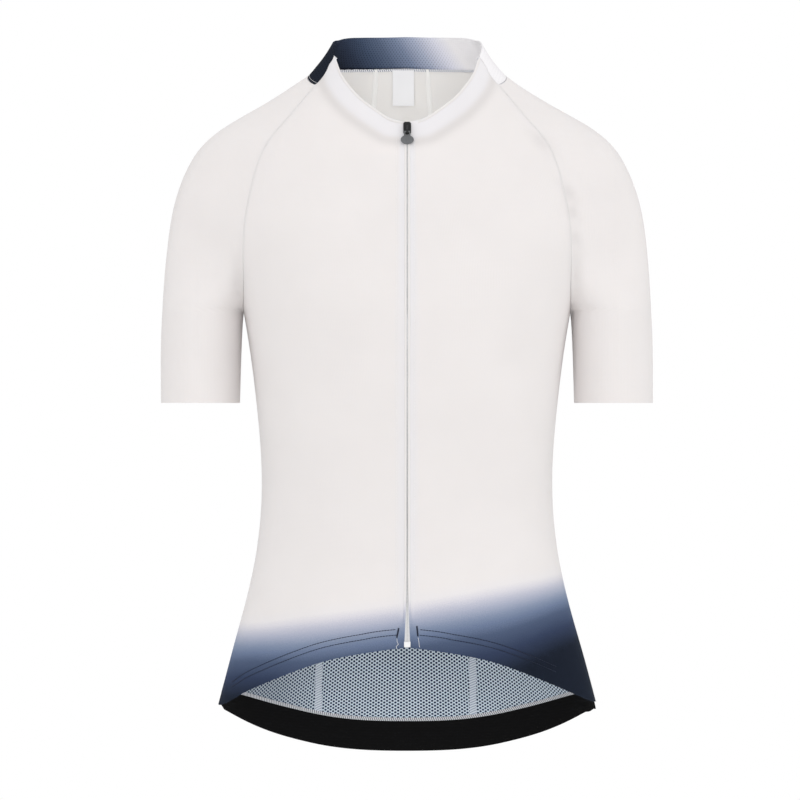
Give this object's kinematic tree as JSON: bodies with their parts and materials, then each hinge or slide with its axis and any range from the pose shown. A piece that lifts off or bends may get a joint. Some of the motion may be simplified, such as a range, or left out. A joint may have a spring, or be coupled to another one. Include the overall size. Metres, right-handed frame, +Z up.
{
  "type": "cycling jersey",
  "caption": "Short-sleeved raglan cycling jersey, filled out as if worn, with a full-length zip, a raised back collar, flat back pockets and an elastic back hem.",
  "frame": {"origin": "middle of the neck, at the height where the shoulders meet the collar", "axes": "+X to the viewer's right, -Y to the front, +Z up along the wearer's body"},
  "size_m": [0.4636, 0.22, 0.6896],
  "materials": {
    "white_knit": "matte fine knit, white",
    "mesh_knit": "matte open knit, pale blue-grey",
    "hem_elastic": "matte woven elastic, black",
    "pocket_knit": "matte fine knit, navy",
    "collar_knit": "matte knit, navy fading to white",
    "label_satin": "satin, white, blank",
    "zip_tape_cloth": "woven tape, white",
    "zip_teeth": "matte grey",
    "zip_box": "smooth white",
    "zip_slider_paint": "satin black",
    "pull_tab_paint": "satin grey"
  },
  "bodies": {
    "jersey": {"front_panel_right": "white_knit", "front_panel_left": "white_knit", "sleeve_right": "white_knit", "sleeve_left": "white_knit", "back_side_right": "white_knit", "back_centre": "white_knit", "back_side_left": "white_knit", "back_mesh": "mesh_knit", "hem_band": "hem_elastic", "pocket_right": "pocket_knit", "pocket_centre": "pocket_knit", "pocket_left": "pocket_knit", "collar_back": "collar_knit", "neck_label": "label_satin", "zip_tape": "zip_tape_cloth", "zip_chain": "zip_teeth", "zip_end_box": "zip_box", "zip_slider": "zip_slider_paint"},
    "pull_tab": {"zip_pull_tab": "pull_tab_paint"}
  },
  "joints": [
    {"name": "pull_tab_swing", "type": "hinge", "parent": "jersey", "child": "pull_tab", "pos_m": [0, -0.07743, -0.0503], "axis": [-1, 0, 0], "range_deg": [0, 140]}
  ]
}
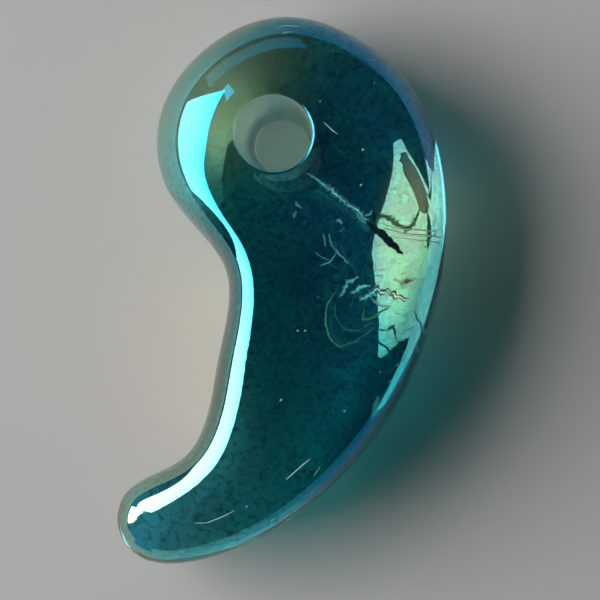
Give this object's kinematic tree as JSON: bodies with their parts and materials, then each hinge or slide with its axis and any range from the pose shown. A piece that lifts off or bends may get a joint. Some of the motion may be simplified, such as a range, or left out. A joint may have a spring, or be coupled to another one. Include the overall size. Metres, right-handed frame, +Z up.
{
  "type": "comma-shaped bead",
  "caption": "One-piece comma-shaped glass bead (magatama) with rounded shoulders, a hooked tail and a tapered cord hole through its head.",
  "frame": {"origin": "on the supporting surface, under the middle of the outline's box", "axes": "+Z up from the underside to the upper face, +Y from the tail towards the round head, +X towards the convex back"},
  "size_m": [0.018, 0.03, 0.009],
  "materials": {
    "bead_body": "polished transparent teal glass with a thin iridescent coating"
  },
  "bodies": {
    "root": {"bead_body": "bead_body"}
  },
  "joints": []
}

(Task instructions) Each line must be given again exactly as written above.

(Answer to the problem)
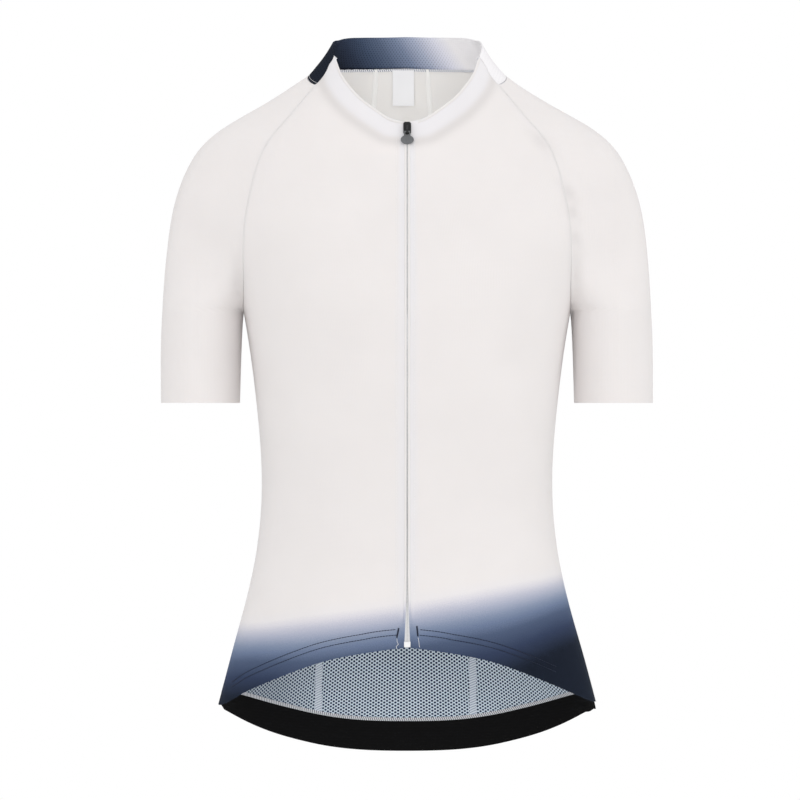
Give this object's kinematic tree as JSON: bodies with their parts and materials, then each hinge or slide with its axis and any range from the pose shown. A piece that lifts off or bends may get a joint. Some of the motion may be simplified, such as a range, or left out. A joint may have a spring, or be coupled to another one. Include the overall size. Metres, right-handed frame, +Z up.
{
  "type": "cycling jersey",
  "caption": "Short-sleeved raglan cycling jersey, filled out as if worn, with a full-length zip, a raised back collar, flat back pockets and an elastic back hem.",
  "frame": {"origin": "middle of the neck, at the height where the shoulders meet the collar", "axes": "+X to the viewer's right, -Y to the front, +Z up along the wearer's body"},
  "size_m": [0.4636, 0.22, 0.6896],
  "materials": {
    "white_knit": "matte fine knit, white",
    "mesh_knit": "matte open knit, pale blue-grey",
    "hem_elastic": "matte woven elastic, black",
    "pocket_knit": "matte fine knit, navy",
    "collar_knit": "matte knit, navy fading to white",
    "label_satin": "satin, white, blank",
    "zip_tape_cloth": "woven tape, white",
    "zip_teeth": "matte grey",
    "zip_box": "smooth white",
    "zip_slider_paint": "satin black",
    "pull_tab_paint": "satin grey"
  },
  "bodies": {
    "jersey": {"front_panel_right": "white_knit", "front_panel_left": "white_knit", "sleeve_right": "white_knit", "sleeve_left": "white_knit", "back_side_right": "white_knit", "back_centre": "white_knit", "back_side_left": "white_knit", "back_mesh": "mesh_knit", "hem_band": "hem_elastic", "pocket_right": "pocket_knit", "pocket_centre": "pocket_knit", "pocket_left": "pocket_knit", "collar_back": "collar_knit", "neck_label": "label_satin", "zip_tape": "zip_tape_cloth", "zip_chain": "zip_teeth", "zip_end_box": "zip_box", "zip_slider": "zip_slider_paint"},
    "pull_tab": {"zip_pull_tab": "pull_tab_paint"}
  },
  "joints": [
    {"name": "pull_tab_swing", "type": "hinge", "parent": "jersey", "child": "pull_tab", "pos_m": [0, -0.07743, -0.0503], "axis": [-1, 0, 0], "range_deg": [0, 140]}
  ]
}
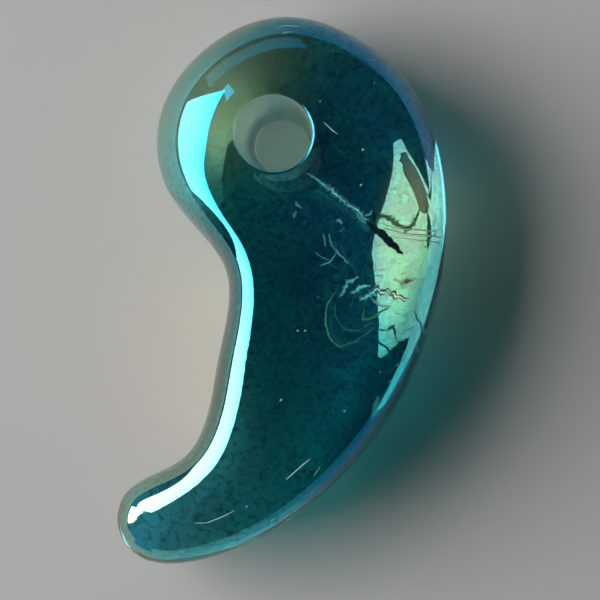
Give this object's kinematic tree as JSON: bodies with their parts and materials, then each hinge or slide with its axis and any range from the pose shown. A piece that lifts off or bends may get a joint. Some of the motion may be simplified, such as a range, or left out. A joint may have a spring, or be coupled to another one. Include the overall size. Metres, right-handed frame, +Z up.
{
  "type": "comma-shaped bead",
  "caption": "One-piece comma-shaped glass bead (magatama) with rounded shoulders, a hooked tail and a tapered cord hole through its head.",
  "frame": {"origin": "on the supporting surface, under the middle of the outline's box", "axes": "+Z up from the underside to the upper face, +Y from the tail towards the round head, +X towards the convex back"},
  "size_m": [0.018, 0.03, 0.009],
  "materials": {
    "bead_body": "polished transparent teal glass with a thin iridescent coating"
  },
  "bodies": {
    "root": {"bead_body": "bead_body"}
  },
  "joints": []
}